The race is on to develop a Zika vaccine. The following are some questions and answers about the virus and the current outbreak.

How do people become infected?
The virus is transmitted to people through the bite of infected female mosquitoes, primarily the Aedes aegypti mosquito, the same type that spreads dengue, chikungunya and yellow fever. The Pan American Health Organization (PAHO) said Aedes mosquitoes are found in all countries in the Americas except Canada and continental Chile, and the virus will likely reach all countries and territories of the region where Aedes mosquitoes are found.

How do you treat Zika infection?
There is no treatment or vaccine available for Zika infection. Companies and scientists are racing to develop a safe and effective vaccine for Zika, but the World Health Organization said it would take at least 18 months to start large-scale clinical trials of potential preventative shots.

How dangerous is it?
The PAHO said there is no evidence that Zika can cause death, but some cases have been reported with more serious complications in patients with pre-existing medical conditions. The virus has been linked to microcephaly, a condition in newborns marked by abnormally small heads and brains that have not developed properly. It also has been associated with Guillain-Barre syndrome, a rare disorder in which the body's immune system attacks part of the nervous system.

What are the symptoms of Zika infection?    
People who get Zika virus disease typically have a mild fever, skin rash, conjunctivitis, muscle and joint pain and fatigue that can last for two to seven days.

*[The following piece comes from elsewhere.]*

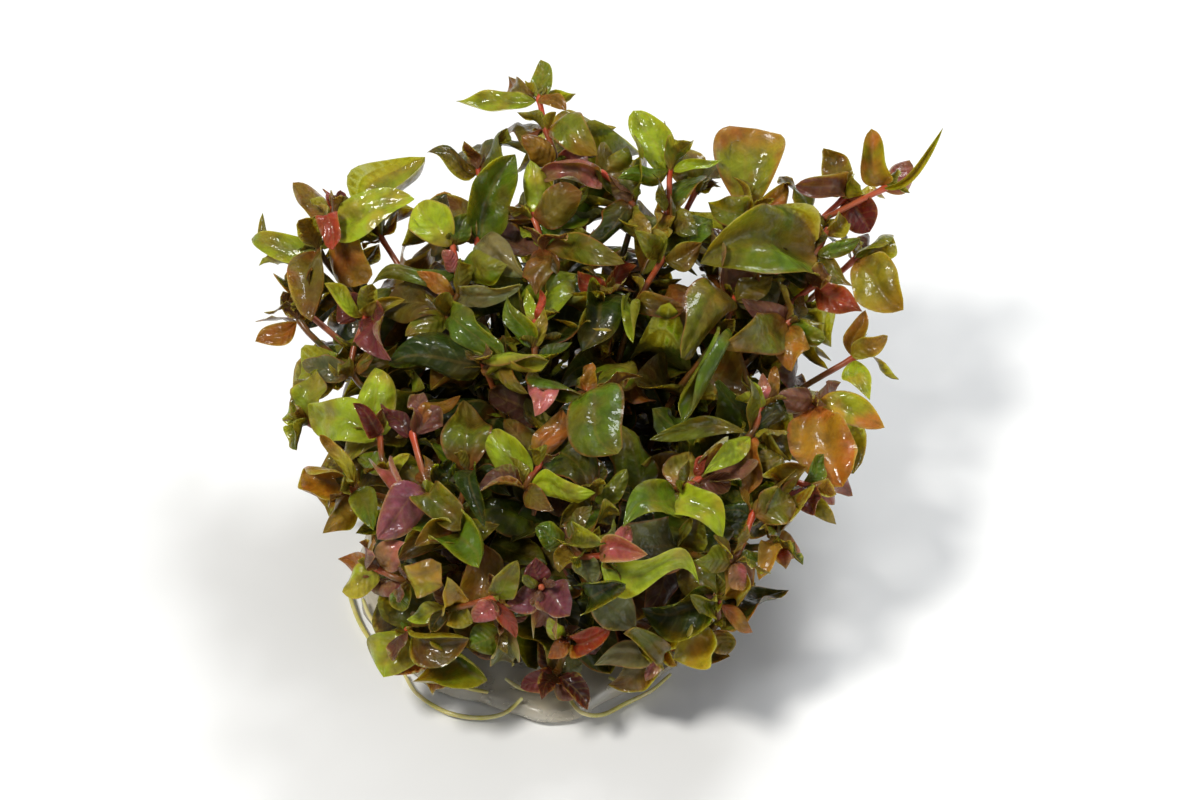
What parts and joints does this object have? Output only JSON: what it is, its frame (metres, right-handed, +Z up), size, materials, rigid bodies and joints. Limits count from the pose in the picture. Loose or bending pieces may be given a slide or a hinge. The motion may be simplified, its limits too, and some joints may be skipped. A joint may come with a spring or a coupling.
{
  "type": "aquatic plant clump",
  "caption": "Dense upright tuft of leafy red-stemmed aquatic shoots with ovate wavy leaves, growing from a thin translucent gel pad with loose fine roots round its front rim.",
  "frame": {"origin": "centre of the gel pad's flat underside, on the surface that the clump rests on", "axes": "+Z up along the stems, -Y towards the side that the picture shows, +X to the right in the picture"},
  "size_m": [0.0917, 0.0836, 0.05],
  "materials": {
    "gel": "soft translucent culture gel, wet",
    "root": "thin wet yellow-green root",
    "shoot": "wet living leaves from lime through olive and bronze to plum, on red-orange stems"
  },
  "bodies": {
    "root": {"gel_pad": "gel", "root_left_outer": "root", "root_left_inner": "root", "root_front_loop": "root", "root_front_inner": "root", "root_front_cross": "root", "root_right_loop": "root", "root_right_inner": "root", "shoot_left_rosette": "shoot", "shoot_far_left": "shoot", "shoot_left_plum": "shoot", "shoot_left_cup": "shoot", "shoot_top": "shoot", "shoot_top_red_stem": "shoot", "shoot_top_left_green": "shoot", "shoot_top_left_lime": "shoot", "shoot_top_spotted": "shoot", "shoot_top_right_big": "shoot", "shoot_right_cup": "shoot", "shoot_right_bronze": "shoot", "shoot_far_right": "shoot", "shoot_right_green": "shoot", "shoot_bud_shoot": "shoot", "shoot_centre_tube": "shoot", "shoot_centre_hollow": "shoot", "shoot_centre_green": "shoot", "shoot_mid_bronze": "shoot", "shoot_mid_green": "shoot", "shoot_mid_low": "shoot", "shoot_right_olive": "shoot", "shoot_right_bud": "shoot", "shoot_right_red_leaf": "shoot", "shoot_right_edge": "shoot", "shoot_right_wide": "shoot", "shoot_right_low_red": "shoot", "shoot_right_low_olive": "shoot", "shoot_right_foot": "shoot", "shoot_left_front": "shoot", "shoot_left_red_stem": "shoot", "shoot_left_textured": "shoot", "shoot_left_boat": "shoot", "shoot_front_glint": "shoot", "shoot_front_pink": "shoot", "shoot_low_gold": "shoot", "shoot_low_red_stem": "shoot", "shoot_low_mauve": "shoot", "shoot_low_bronze": "shoot", "shoot_low_green": "shoot", "shoot_low_centre": "shoot", "shoot_low_right": "shoot", "shoot_back_1": "shoot", "shoot_back_2": "shoot", "shoot_back_3": "shoot", "shoot_back_4": "shoot", "shoot_back_5": "shoot", "shoot_back_6": "shoot", "shoot_back_7": "shoot", "shoot_back_8": "shoot", "shoot_back_9": "shoot", "shoot_back_10": "shoot"}
  },
  "joints": []
}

But as many as 80 percent of people infected never develop symptoms. The symptoms are similar to those of dengue or chikungunya, which are transmitted by the same type of mosquito.

How can Zika be contained?
Efforts to control the spread of the virus focus on eliminating mosquito breeding sites and taking precautions against mosquito bites such as using insect repellent and mosquito nets. US and international health officials have advised pregnant women to avoid travel to Latin American and Caribbean countries where they may be exposed to Zika.